Alfred Chichele Plowden (21 October 1844, Meerut, British India – 8 August 1914, South Kensington) was an English barrister and Metropolitan Police magistrate of the Marlborough Street Magistrates Court. He wrote an autobiography which was published in 1903 by T. Fisher Unwin.

Alfred Chichele Plowden was the elder son of Trevor John Chichele Plowden (1809–1899) and the elder brother of Sir Trevor John Chichele-Plowden of the Indian Civil Service. Alfred's elder sister Georgina married Sir William Grey. After education at Westminster School, Alfred Plowden matriculated on 12 June 1862 at Brasenose College, Oxford and graduated there B.A. in 1866. From 1866 to 1868 he was private secretary to his uncle Sir John Peter Grant, Governor of Jamaica.

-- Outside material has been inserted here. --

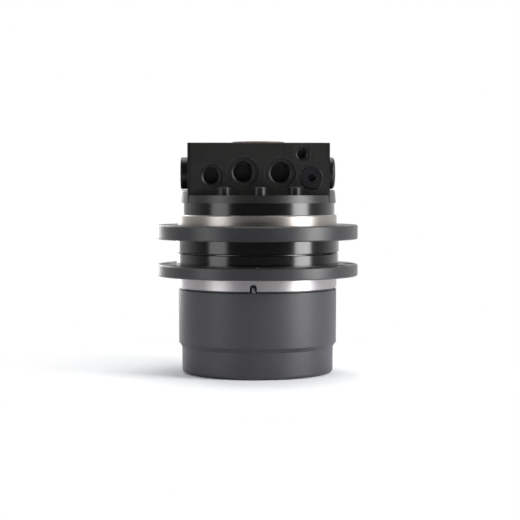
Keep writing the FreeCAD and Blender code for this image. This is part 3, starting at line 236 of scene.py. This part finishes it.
def most(tree, first, second):
    """The larger of two masks, or the second where there is no first."""
    return second if first is None else add(tree, "Math", {"operation": "MAXIMUM"}, {0: first, 1: second})


def blended(tree, mask, first, second, colour=True):
    """One value turned to another by a mask. Each is a node, a hex string for a colour, or a plain number."""
    low, high = (6, 7) if colour else (2, 3)
    settings = {"data_type": "RGBA" if colour else "FLOAT"}
    links = {0: mask}
    for socket, value in ((low, first), (high, second)):
        if isinstance(value, (str, float)):
            settings[socket] = linear(value) if colour else value
        else:
            links[socket] = value
    return add(tree, "Mix", settings, links)


def ragged(tree, own, distance, width, ragged_by, grain):
    """1 within a width of a line, whose outline a noise of a grain size pushes to and fro."""
    noise = add(tree, "TexNoise", {"Scale": 1 / grain, "Detail": 3.0, "Roughness": 0.6}, {"Vector": own})
    push = add(tree, "Math", {"operation": "MULTIPLY_ADD", 1: 2 * ragged_by, 2: -ragged_by}, {0: noise})
    pushed = add(tree, "Math", {"operation": "ADD"}, {0: distance, 1: push})
    return add(tree, "MapRange", {"From Min": width * 0.6, "From Max": width, "To Min": 1.0, "To Max": 0.0},
               {"Value": pushed})


def to_corners(tree, profile, corners):
    """The distance to the nearest of some turned corners, each a radius and a height in metres."""
    nearest = None
    for radius, height in corners:
        gap = add(tree, "VectorMath", {"operation": "DISTANCE", 1: (radius, height, 0)}, {0: profile})
        if nearest is None:
            nearest = gap.outputs["Value"]
        else:
            nearest = add(tree, "Math", {"operation": "MINIMUM"}, {0: nearest, 1: gap.outputs["Value"]})
    return nearest


# %% [markdown]
# ## Sprayed enamel on cast iron
# The castings are sand-cast ductile iron, sprayed with a thin black enamel. The sand leaves a grain of
# one to three millimetres that the paint follows, and the spray leaves a finer orange peel. The turned
# corners get a lighter metal line, partly paint worn thin or away and partly a painted highlight.
# The seats for the frame and the sprocket are turned bare, and show fine lines that run round the part.


# %% Painted castings with bare machined bands
peel_height = 0.00001
turning_height = 0.000016
# turning lines are finer than this on the part; they are drawn about 0.45 mm apart so that they show
turning_scale = (6, 6, 2200)


def painted_casting(name, colour, tint, roughness, grain, relief, zones=(), bands=(), corners=()):
    """Enamel over sand-cast iron.

    zones are heights (low, high, colour, roughness) that were machined before they were painted, so
    they are smoother and darker. bands are bare turned seats (low, high, colour). corners are turned
    edges (radius, height) drawn with a lighter metal line, partly worn paint and partly painted highlight.
    """
    material = bpy.data.materials.new(name)
    material.use_nodes = True
    tree = material.node_tree
    tree.nodes.clear()
    own, _, _, z, radius, profile = place_of(tree)
    cloud = add(tree, "TexNoise", {"Scale": 1 / (22 * mm), "Detail": 4.0, "Roughness": 0.55}, {"Vector": own})
    hue = blended(tree, cloud, colour, tint)
    sand = add(tree, "TexNoise", {"Scale": 1 / grain, "Detail": 5.0, "Roughness": 0.62}, {"Vector": own})
    peel = add(tree, "TexNoise", {"Scale": 1 / (0.7 * mm), "Detail": 2.0}, {"Vector": own})
    limits = {"From Min": 0.35, "From Max": 0.7, "To Min": roughness - 0.05, "To Max": roughness + 0.09}
    rough = add(tree, "MapRange", limits, {"Value": sand})
    lift = add(tree, "Math", {"operation": "MULTIPLY", 1: relief}, {0: sand})

    # what was machined before it was painted keeps little of the sand's grain
    machined = None
    for low, high, zone_colour, zone_roughness in zones:
        mask = between(tree, z, low, high)
        hue = blended(tree, mask, hue, zone_colour)
        rough = blended(tree, mask, rough, zone_roughness, colour=False)
        machined = most(tree, machined, mask)
    if machined is not None:
        left = add(tree, "Math", {"operation": "MULTIPLY_ADD", 1: -0.85, 2: 1.0}, {0: machined})
        lift = add(tree, "Math", {"operation": "MULTIPLY"}, {0: lift, 1: left})
    height = add(tree, "Math", {"operation": "MULTIPLY_ADD", 1: peel_height}, {0: peel, 2: lift})

    # the bare seats, stained a little and cut by fine rings
    bare = None
    for low, high, band_colour in bands:
        wide = add(tree, "Math", {"operation": "GREATER_THAN", 1: band_least_radius}, {0: radius})
        slim = add(tree, "Math", {"operation": "LESS_THAN", 1: band_radius + 0.0004}, {0: radius})
        tall = between(tree, z, low, high, 0.00012)
        mask = add(tree, "Math", {"operation": "MULTIPLY"}, {0: wide, 1: tall})
        mask = add(tree, "Math", {"operation": "MULTIPLY"}, {0: mask, 1: slim})
        stained = {"Scale": 1 / (30 * mm), "Detail": 5.0, "Roughness": 0.6}
        stain = add(tree, "TexNoise", stained, {"Vector": own})
        hue = blended(tree, mask, hue, blended(tree, stain, band_colour, "A9A5A3"))
        bare = most(tree, bare, mask)
        squeeze = add(tree, "VectorMath", {"operation": "MULTIPLY", 1: turning_scale}, {0: own})
        lines = add(tree, "TexNoise", {"Scale": 1.0, "Detail": 3.0, "Roughness": 0.7}, {"Vector": squeeze})
        cut = add(tree, "Math", {"operation": "MULTIPLY", 1: turning_height}, {0: lines})
        height = blended(tree, mask, height, cut, colour=False)
        shine = add(tree, "MapRange", {"To Min": 0.24, "To Max": 0.46}, {"Value": lines})
        rough = blended(tree, mask, rough, shine, colour=False)

    # paint worn off the turned corners, and a painted highlight along them: one lighter metal line
    if corners:
        worn_edge_and_highlight = ragged(tree, own, to_corners(tree, profile, corners), 0.0007, 0.0008, 2.2 * mm)
        hue = blended(tree, worn_edge_and_highlight, hue, "6E6A66")
        rough = blended(tree, worn_edge_and_highlight, rough, 0.42, colour=False)
        bare = most(tree, bare, worn_edge_and_highlight)

    bump = add(tree, "Bump", {"Strength": 1.0, "Distance": 1.0}, {"Height": height})
    links = {"Base Color": hue, "Roughness": rough, "Normal": bump}
    if bare is not None:
        links["Metallic"] = bare
    shader = add(tree, "BsdfPrincipled", {}, links)
    add(tree, "OutputMaterial", links={"Surface": shader})
    return material


drum_paint = painted_casting(
    "sprayed_enamel_on_cast_drum", "2A2A2E", "303036", 0.44, 2.0 * mm, 0.00016,
    corners=[(drum_radius, drum_high[2]), (drum_radius, drum_step), (foot_radius, drum_low[2])],
)
cover_paint = painted_casting("sprayed_enamel_on_cast_cover", "2C2C31", "34343B", 0.46, 2.4 * mm, 0.00016)
case_paint = painted_casting(
    "sprayed_enamel_on_machined_case", "1B1B1E", "232326", 0.36, 1.6 * mm, 0.00008,
    zones=[(0.1190, case_flange_low - 0.0004, "050505", 0.17), (band_high, 0.1690, "060606", 0.20)],
    bands=[(frame_face + 0.0001, band_high, "8A837C")],
    corners=[(flange_radius, frame_face), (flange_radius, case_flange_low)],
)
hub_paint = painted_casting(
    "sprayed_enamel_on_machined_hub", "1D1D20", "252528", 0.36, 1.6 * mm, 0.00008,
    zones=[(hub_flange_high + 0.0004, 0.1195, "050505", 0.17)],
    bands=[(band_low, sprocket_face - 0.0001, "98949A")],
    corners=[(flange_radius, hub_flange_high), (flange_radius, sprocket_face)],
)
print("casting paints:", drum_paint.name, case_paint.name, hub_paint.name)

# %% [markdown]
# ## The valve block's paint
# The block is cast too, with a machined port face. Its wear is at straight corners, so the distance
# to a corner line comes from two of the three coordinates. A lighter metal ring round each port's rim
# is partly scrapes from hose fittings and partly a painted highlight of the rim edge, and brown primer
# shows through along the top.


# %% Block paint
def block_enamel():
    """Black enamel on the valve block: brown primer at the top corners, and at the port rims a lighter metal
    ring that is partly scrapes and partly a painted highlight.
    """
    material = bpy.data.materials.new("sprayed_enamel_on_valve_block")
    material.use_nodes = True
    tree = material.node_tree
    tree.nodes.clear()
    own, x, y, z, _, _ = place_of(tree)
    cloud = add(tree, "TexNoise", {"Scale": 1 / (14 * mm), "Detail": 4.0}, {"Vector": own})
    hue = blended(tree, cloud, "11100F", "1D1B19")
    sand = add(tree, "TexNoise", {"Scale": 1 / (1.7 * mm), "Detail": 5.0, "Roughness": 0.65}, {"Vector": own})
    limits = {"From Min": 0.35, "From Max": 0.7, "To Min": 0.30, "To Max": 0.44}
    rough = add(tree, "MapRange", limits, {"Value": sand})
    front = between(tree, y, port_face - 0.0004, port_face + 0.0006)
    below = add(tree, "Math", {"operation": "SUBTRACT", 1: block_top + 0.0002}, {0: z})
    below = add(tree, "Math", {"operation": "ABSOLUTE"}, {0: below})
    primer = add(tree, "Math", {"operation": "MULTIPLY", 1: 0.75},
                 {0: ragged(tree, own, below, 0.0009, 0.0005, 3 * mm)})
    hue = blended(tree, primer, hue, "4A3426")
    rim_scrape_and_highlight = None
    level = add(tree, "CombineXYZ", links={0: x, 1: z})
    # painted highlight: each port rim gets a lighter bare-metal ring, partly scrapes and partly the light its
    # edge catches
    for rim_x, rim_z, rim in spot_faces.values():
        gap = add(tree, "VectorMath", {"operation": "DISTANCE", 1: (rim_x, rim_z, 0)}, {0: level})
        off = add(tree, "Math", {"operation": "SUBTRACT", 1: rim}, {0: gap.outputs["Value"]})
        off = add(tree, "Math", {"operation": "ABSOLUTE"}, {0: off})
        rim_scrape_and_highlight = most(tree, rim_scrape_and_highlight, ragged(tree, own, off, 0.00035, 0.0007, 4 * mm))
    rim_scrape_and_highlight = add(tree, "Math", {"operation": "MULTIPLY"}, {0: rim_scrape_and_highlight, 1: front})
    # the port rims' lighter metal ring: part scrape, part painted highlight
    hue = blended(tree, rim_scrape_and_highlight, hue, "5E5D5C")
    rough = blended(tree, rim_scrape_and_highlight, rough, 0.4, colour=False)
    lift = add(tree, "Math", {"operation": "MULTIPLY", 1: 0.00012}, {0: sand})
    bump = add(tree, "Bump", {"Strength": 1.0, "Distance": 1.0}, {"Height": lift})
    links = {"Base Color": hue, "Roughness": rough, "Normal": bump, "Metallic": rim_scrape_and_highlight}
    shader = add(tree, "BsdfPrincipled", {}, links)
    add(tree, "OutputMaterial", links={"Surface": shader})
    return material


rims = {"port_drain": 0.0123, "port_main_left": 0.0155, "port_main_right": 0.0155, "port_pilot": 0.0080}
spot_faces = {name: (mounts[name]["pos_m"][0], mounts[name]["pos_m"][2], rim) for name, rim in rims.items()}
plug_low, plug_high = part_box("port_screw_plug")
plug_centre = (plug_low + plug_high) / 2
spot_faces["plugged"] = (plug_centre[0], plug_centre[2], 0.0118)
block_paint = block_enamel()
print("spot faces:", {name: [round(v, 4) for v in place] for name, place in spot_faces.items()})

# %% [markdown]
# ## Bare metals, rubber and linings
# Inside and underneath the metals are bare. Each is named for how it was made, because that sets how
# it shines: ground steel has fine straight scratches, turned steel has rings, black oxide is a thin
# oily skin, and sintered bronze is dull with tiny pores.


# %% Bare materials
def bare_material(name, colour, tint, metallic, roughness, spread, grain, relief, stretch=(1, 1, 1)):
    """A metal or rubber whose roughness and height follow one stretched noise, and whose colour follows a
    broader cloud.
    """
    material = bpy.data.materials.new(name)
    material.use_nodes = True
    tree = material.node_tree
    tree.nodes.clear()
    own = add(tree, "TexCoord").outputs["Object"]
    scaled = add(tree, "VectorMath", {"operation": "MULTIPLY", 1: tuple(s / grain for s in stretch)}, {0: own})
    marks = add(tree, "TexNoise", {"Scale": 1.0, "Detail": 4.0, "Roughness": 0.6}, {"Vector": scaled})
    cloud = add(tree, "TexNoise", {"Scale": 1 / (12 * mm), "Detail": 3.0}, {"Vector": own})
    hue = blended(tree, cloud, colour, tint)
    rough = add(tree, "MapRange", {"To Min": roughness - spread, "To Max": roughness + spread},
                {"Value": marks})
    lift = add(tree, "Math", {"operation": "MULTIPLY", 1: relief}, {0: marks})
    bump = add(tree, "Bump", {"Strength": 1.0, "Distance": 1.0}, {"Height": lift})
    links = {"Base Color": hue, "Roughness": rough, "Normal": bump}
    shader = add(tree, "BsdfPrincipled", {"Metallic": metallic}, links)
    add(tree, "OutputMaterial", links={"Surface": shader})
    return material


# slot: name, colour, tint, metallic, roughness, spread, grain, relief, stretch
bare_finishes = {
    # alloy steel with a black oxide skin: dark, slightly brown, half gloss
    "black_fasteners": ("black_oxide_alloy_steel", "18171A", "242225", 0.55, 0.36, 0.10, 0.8 * mm, 4e-6),
    # oil-tempered wire, blue-grey
    "spring_steel": ("oil_tempered_spring_wire", "55565A", "6B6A68", 1.0, 0.35, 0.08, 0.6 * mm, 3e-6),
    # moulded nitrile: dull black with a faint bloom
    "rubber": ("moulded_nitrile_rubber", "151515", "1D1D1C", 0.0, 0.62, 0.10, 0.9 * mm, 1.2e-5),
    # cast bronze, turned on its working faces
    "valve_bronze": ("turned_leaded_bronze", "A07A3E", "8C6632", 1.0, 0.30, 0.08, 0.5 * mm, 4e-6, (1, 1, 6)),
    # sintered bronze lining with tiny pores
    "friction_lining": ("sintered_bronze_lining", "6B5436", "54432C", 0.6, 0.62, 0.12, 0.5 * mm, 3e-5),
    # through-hardened steel, ground and honed nearly to a mirror
    "bearing_steel": ("honed_bearing_steel", "B9BABC", "ABADB0", 1.0, 0.16, 0.05, 0.7 * mm, 1e-6, (1, 1, 8)),
    # case-hardened steel, dark between its ground flanks
    "gear_steel": ("carburised_gear_steel", "77777A", "63636A", 1.0, 0.33, 0.10, 0.6 * mm, 5e-6, (1, 1, 5)),
    # plain steel turned on a lathe
    "machined_steel": ("turned_carbon_steel", "96969A", "85858A", 1.0, 0.30, 0.08, 0.5 * mm, 5e-6, (1, 1, 9)),
}
materials = {
    "case_iron": case_paint,
    "block_iron": block_paint,
    "hub_iron": hub_paint,
    "housing_iron": drum_paint,
    "cover_iron": cover_paint,
}
for slot, values in bare_finishes.items():
    materials[slot] = bare_material(*values)
for entry in record["subparts"]:
    mesh = nodes[entry["node"]].data
    mesh.materials.clear()
    mesh.materials.append(materials[entry["material_slot"]])
print("finishes on", len(record["subparts"]), "nodes from", len(materials), "materials")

Upon his return to England, Alfred Plowden read for the bar and was appointed barrister-at-law in the Middle Temple in 1870. He was recorder of Much Wenlock from 1879 to 1888 and became magistrate at Marlborough Street Magistrates Court in 1888, remaining magistrate there until his death in 1914. He was also a revising barrister in Oxfordshire from 1882 to 1888.

In the summer of 1883 at the Anglican St. Michael's Church, Chester Square in Chester Square he married his cousin Evelyn Foster, daughter of General Sir Charles Foster. Upon his death Alfred Plowden was survived by his widow, two sons, and a daughter.